I have heard a lot about that book, but have yet to read it. Now I will. As far as writing fiction, I have dabbled in it. Not anything strict, but it is fun to create characters in writing and give them their own lives and personalities.

What comes first, the music or the lyrics? Just wondering, because you do a great job of making word-sounds that do not sound like sounds made for each other. 
It depends. Most of the time I work on both at the same time. Often it starts with having a feeling, frustration, memory, or whatever, in my mind, and I'll sit down at a piano and try to translate that into music. I know that sounds vague but it's something that can be difficult to describe. I'll mess around with melodies and putting lyrics to them, but a lot of it is just a process. Sometimes the most difficult yet beneficial part of writing music is recognizing when pieces don't work and knowing when to throw them away.

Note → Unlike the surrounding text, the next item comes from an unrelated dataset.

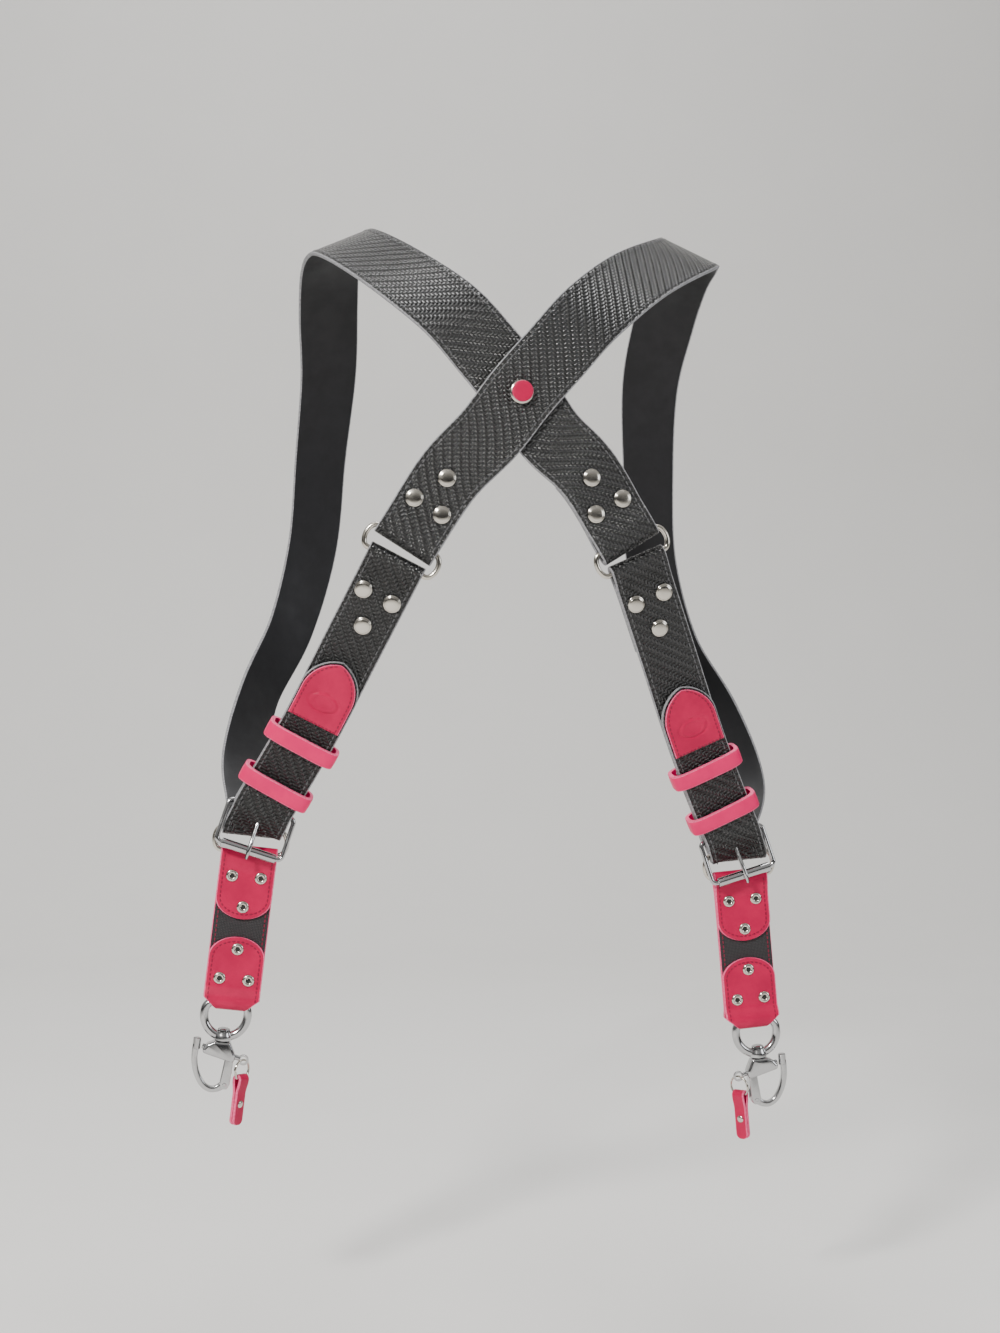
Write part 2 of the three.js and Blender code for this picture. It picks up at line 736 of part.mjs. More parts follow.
function prongShape(side, grown = 0) {
  const radius = prongWire / 2 + grown;
  const eye = [];
  const reach = buckleWire / 2 + clearance + prongWire / 2;
  const eyeSteps = 10;
  for (let i = 0; i < eyeSteps; i++) {
    const turn = (i / eyeSteps) * 2 * Math.PI;
    eye.push(new THREE.Vector3(0, reach * Math.cos(turn), reach * Math.sin(turn)));
  }
  const leg = prongRows.map(({ down, off }) => new THREE.Vector3(
    0, -off, -down * buckleLength));
  const across = new THREE.Vector3(1, 0, 0);
  const swung = swungFrame(side);
  return solid(inFrame(wire(eye, radius, 6, across, true), swung.heel, swung, side))
    .add(solid(inFrame(wire(leg, radius, 6, across, false), swung.heel, swung, side)));
}

// A loose leather band round the three layers at a place above the heel bar.
function keeper(side, above) {
  const stops = buckleRoute(side);
  const place = at(stops, stops[stops.length - 1].d - above);
  const middle = lifted(place, folded);
  const stack = 2 * folded + tongueSlack + strapThickness / 2;
  const rings = [];
  const steps = 20;
  for (let i = 0; i < steps; i++) {
    const turn = (i / steps) * 2 * Math.PI;
    const bulge = (value) => Math.sign(value) * Math.sqrt(Math.abs(value));
    const ring = [];
    for (const [grow, slide] of [[0, -1], [1, -1], [1, 1], [0, 1]]) {
      ring.push(middle.clone()
        .addScaledVector(place.across,
          (tongueWidth / 2 + keeperBow + grow * keeperThickness) * bulge(Math.cos(turn)))
        .addScaledVector(place.n,
          (stack + keeperRise + grow * keeperThickness) * bulge(Math.sin(turn)))
        .addScaledVector(place.along, slide * keeperWidth / 2));
    }
    rings.push(ring);
  }
  return skin(rings, true);
}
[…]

As a newly-born star in the music world, do people offer you a lot of sex and drugs? Just checking in to make sure that still goes down. I’d hate to see anything happen to that fine tradition.
Most of that is definitely available if you want it, but choosing to indulge in it is a different story. [laughs]

This is probably my own fucked-up head, but I hear the song “Cannons” as a suicide note. Something about the lyrics “rolling up the windows” and “you will never talk me out of it” give me that impression. Do you like A Confederacy of Dunces? The guy who wrote that “rolled up his windows.” But then I read the lyrics again and I can see that it probably means just the opposite. That’s negative capability, something I find to be important yet uneasy to pull off. Or am I just way, way off on this? That happens a lot.
I wrote “Cannons” after getting into an argument with someone. That argument took me back to a different time in my life that made me remember you are only held back from accomplishing something if you let yourself be. That mentality may sound cheesy, but in this case, it was extremely applicable. That was one song in particular where I think I wrote the entire thing in about one sitting. Most of my music is never like that.

Last and most frequently asked question: What's next?
A lot of hard work. I'm going to be touring for this album a lot. I'm also constantly writing and working on different ideas. So I guess all of that blended together.